You can search here for campus crime data: http://ope.ed.gov/security/
Sexual misconduct numbers are also higher than campus crime data because Title IX offices can investigate a report of sexual misconduct without a police report, and their investigations are separate from the criminal process.
Sex expert: 'System is broken'
Dr. Jennifer Drobac, who wrote a book on sexual misconduct, said the Title IX system is “broken.”
For example, universities face a slew of federal requirements including extensive training of students and staff, yet the institutions must pay for it out of their own budget.
“It is an unfunded mandate and it’s a burden,” said Drobac. “I haven't met a Title IX coordinator that isn't overwhelmed. They don’t have the funding or the personnel to investigate."

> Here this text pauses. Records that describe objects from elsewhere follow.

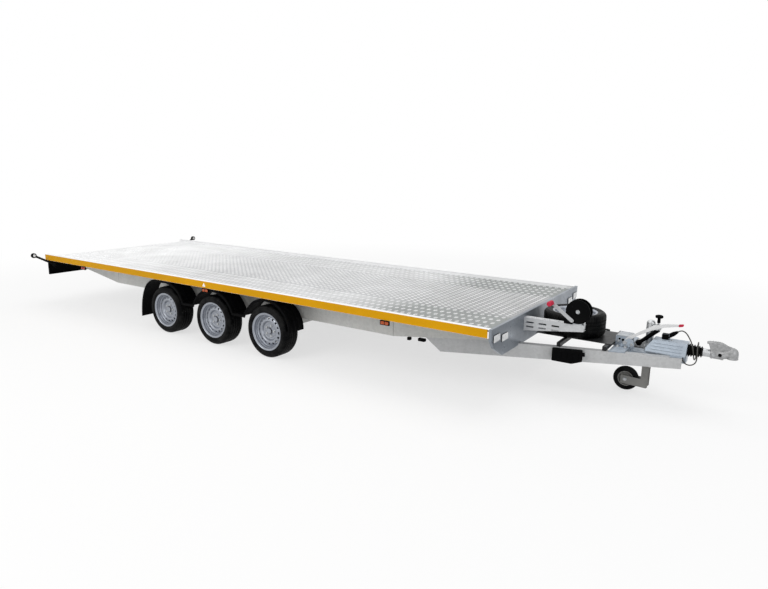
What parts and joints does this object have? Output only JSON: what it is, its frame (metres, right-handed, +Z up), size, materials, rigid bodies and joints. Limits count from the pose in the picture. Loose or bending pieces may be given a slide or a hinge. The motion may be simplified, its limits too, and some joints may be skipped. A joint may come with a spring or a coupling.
{
  "type": "triple-axle car hauler trailer",
  "caption": "Low flat platform trailer for cars: chequer floor, V drawbar with overrun coupling, winch, spare wheel and jockey wheel.",
  "frame": {"origin": "on the ground, midway between the deck's rear edge and the coupling's tip, on the middle line", "axes": "+X forward to the coupling, +Y to the trailer's left, +Z up"},
  "size_m": [7.601, 2.4898, 0.807],
  "materials": {
    "chequer_floor": "raised chequer pattern",
    "rail_white": "satin, yellow reflective tape outside",
    "galvanised": "hot-dip galvanised",
    "black_moulding": "grained",
    "clear_lens": "ribbed lens",
    "red_lens": "ribbed lens",
    "amber_lens": "ribbed lens",
    "black_rubber": "matte",
    "zinc_steel": "zinc plated",
    "tyre": "matte",
    "wheel_silver": "silver paint",
    "black_paint": "satin black",
    "cast_silver": "zinc plated casting",
    "cast_dark": "dark casting",
    "grey_paint": "satin grey"
  },
  "bodies": {
    "chassis": {"deck_floor_middle": "chequer_floor", "deck_lanes": "chequer_floor", "side_rail_right": "rail_white", "side_rail_left": "rail_white", "cross_beams": "galvanised", "main_beam_right": "galvanised", "main_beam_left": "galvanised", "drawbar_beam_right": "galvanised", "drawbar_beam_left": "galvanised", "axle_rear": "galvanised", "axle_middle": "galvanised", "axle_front": "galvanised", "mudguard_right": "black_moulding", "mudguard_left": "black_moulding", "front_end_plate": "galvanised", "front_lamps": "clear_lens", "rear_panel": "black_moulding", "tail_lamps": "red_lens", "outline_lamps": "black_rubber", "side_markers": "amber_lens", "winch_support": "galvanised", "winch_frame": "galvanised", "winch_drum": "zinc_steel", "winch_covers": "black_moulding", "winch_crank": "zinc_steel", "spare_tyre": "tyre", "spare_rim": "wheel_silver", "spare_carrier": "black_paint", "overrun_housing": "galvanised", "coupling_shaft": "zinc_steel", "bellows": "black_rubber", "coupling_head": "cast_silver", "handbrake_lever": "zinc_steel", "jockey_tube": "zinc_steel", "jockey_crank": "zinc_steel", "wheel_chocks": "black_moulding", "plug": "black_moulding", "lead": "black_rubber"},
    "wheel_rear_right": {"tyre_rear_right": "tyre", "rim_rear_right": "wheel_silver", "hub_drum_rear_right": "cast_dark"},
    "wheel_rear_left": {"tyre_rear_left": "tyre", "rim_rear_left": "wheel_silver", "hub_drum_rear_left": "cast_dark"},
    "wheel_middle_right": {"tyre_middle_right": "tyre", "rim_middle_right": "wheel_silver", "hub_drum_middle_right": "cast_dark"},
    "wheel_middle_left": {"tyre_middle_left": "tyre", "rim_middle_left": "wheel_silver", "hub_drum_middle_left": "cast_dark"},
    "wheel_front_right": {"tyre_front_right": "tyre", "rim_front_right": "wheel_silver", "hub_drum_front_right": "cast_dark"},
    "wheel_front_left": {"tyre_front_left": "tyre", "rim_front_left": "wheel_silver", "hub_drum_front_left": "cast_dark"},
    "jockey_leg": {"jockey_leg": "zinc_steel"},
    "jockey_fork": {"jockey_fork": "grey_paint"},
    "jockey_wheel": {"jockey_tyre": "tyre", "jockey_rim": "grey_paint"}
  },
  "joints": [
    {"name": "wheel_rear_right_spin", "type": "hinge", "parent": "chassis", "child": "wheel_rear_right", "pos_m": [-1.4525, -0.955, 0.252], "axis": [0, 1, 0], "continuous": true},
    {"name": "wheel_rear_left_spin", "type": "hinge", "parent": "chassis", "child": "wheel_rear_left", "pos_m": [-1.4525, 0.955, 0.252], "axis": [0, 1, 0], "continuous": true},
    {"name": "wheel_middle_right_spin", "type": "hinge", "parent": "chassis", "child": "wheel_middle_right", "pos_m": [-0.7135, -0.955, 0.252], "axis": [0, 1, 0], "continuous": true},
    {"name": "wheel_middle_left_spin", "type": "hinge", "parent": "chassis", "child": "wheel_middle_left", "pos_m": [-0.7135, 0.955, 0.252], "axis": [0, 1, 0], "continuous": true},
    {"name": "wheel_front_right_spin", "type": "hinge", "parent": "chassis", "child": "wheel_front_right", "pos_m": [0.0255, -0.955, 0.252], "axis": [0, 1, 0], "continuous": true},
    {"name": "wheel_front_left_spin", "type": "hinge", "parent": "chassis", "child": "wheel_front_left", "pos_m": [0.0255, 0.955, 0.252], "axis": [0, 1, 0], "continuous": true},
    {"name": "jockey_slide", "type": "slide", "parent": "chassis", "child": "jockey_leg", "axis": [0, 0, 1], "range_m": [0, 0.1]},
    {"name": "jockey_swivel", "type": "hinge", "parent": "jockey_leg", "child": "jockey_fork", "pos_m": [3.165, 0.095, 0.24], "axis": [0, 0, 1], "continuous": true},
    {"name": "jockey_wheel_spin", "type": "hinge", "parent": "jockey_fork", "child": "jockey_wheel", "pos_m": [3.016, 0.095, 0.1], "axis": [0, 1, 0], "continuous": true}
  ]
}
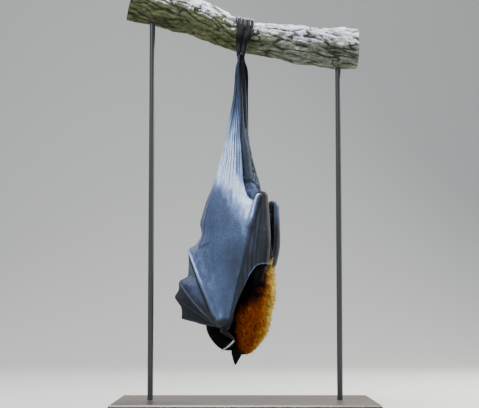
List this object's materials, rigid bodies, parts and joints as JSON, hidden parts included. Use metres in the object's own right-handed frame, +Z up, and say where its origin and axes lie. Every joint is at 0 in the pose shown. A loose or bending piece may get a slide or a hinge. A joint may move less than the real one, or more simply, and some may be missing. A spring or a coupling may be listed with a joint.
{
  "type": "sleeping flying fox on a perch",
  "caption": "Life-size large fruit bat asleep head down, wings wrapped round its body, gripping a cut branch held on a plain two-rod display stand.",
  "frame": {"origin": "centre of the underside of the display stand's base", "axes": "+Z up; +X along the branch, towards its lower end; the bat's right side faces -Y, and its belly faces -X"},
  "size_m": [0.36, 0.22, 0.6076],
  "materials": {
    "wing_membrane": "thin slate-grey skin, satin with a strong pale sheen",
    "bare_skin": "dark grey-brown wrinkled skin, satin",
    "dark_fur": "short black-brown fur",
    "mantle_fur": "dense golden to rust-brown fur",
    "eye": "wet dark brown eye",
    "claw": "polished dark horn",
    "bark": "rough fissured bark with pale lichen on top",
    "stand_wood": "plain dark stained wood, satin",
    "stand_metal": "satin black rod"
  },
  "bodies": {
    "root": {"ear_left": "bare_skin", "ear_right": "bare_skin", "eye_left": "eye", "eye_right": "eye", "foot_left": "bare_skin", "foot_right": "bare_skin", "forearm_left": "bare_skin", "forearm_right": "bare_skin", "front_web_left": "wing_membrane", "front_web_right": "wing_membrane", "head": "dark_fur", "leg_left": "dark_fur", "leg_right": "dark_fur", "neck": "mantle_fur", "perch": "bark", "stand_base": "stand_wood", "stand_rod_left": "stand_metal", "stand_rod_right": "stand_metal", "thumb_left": "bare_skin", "thumb_right": "bare_skin", "trunk": "dark_fur", "upper_arm_left": "dark_fur", "upper_arm_right": "dark_fur", "wing_palm_left": "wing_membrane", "wing_palm_right": "wing_membrane", "wing_tip_left": "wing_membrane", "wing_tip_right": "wing_membrane"}
  },
  "joints": []
}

Drobac said many Title IX offices have competing interests, and struggle with maintaining the university’s image.
“How many parents or students want to go the Rape University of the United States? Very few,” said Drobac. “If they’re investigating a star football player, they’re going to be inclined to want to have the problem go away or just to resolve it quietly.”
Some have criticized universities for taking too long to investigate sexual misconduct.
Emily Springston, IU’s Chief Student Welfare and Title IX Officer, said alcohol is a factor in almost all sexual misconduct investigations and can cloud memories of the victim, alleged perpetrator and witnesses.
“We can reach out and have to talk to all of these individuals, this is part of a thorough investigation,” said Springston. “It can take time, it can get complex."
Springston said IU has made a lot of improvements when it comes to training employees including adding online training.
She said while Title IX is challenging work, she feels the university is doing a good job at investigating, as well as training and educating students and employees.
“Everybody is wanting to see this done well and done right,” said Springston. “So that is the pressure we put on ourselves internally as well to do it right.”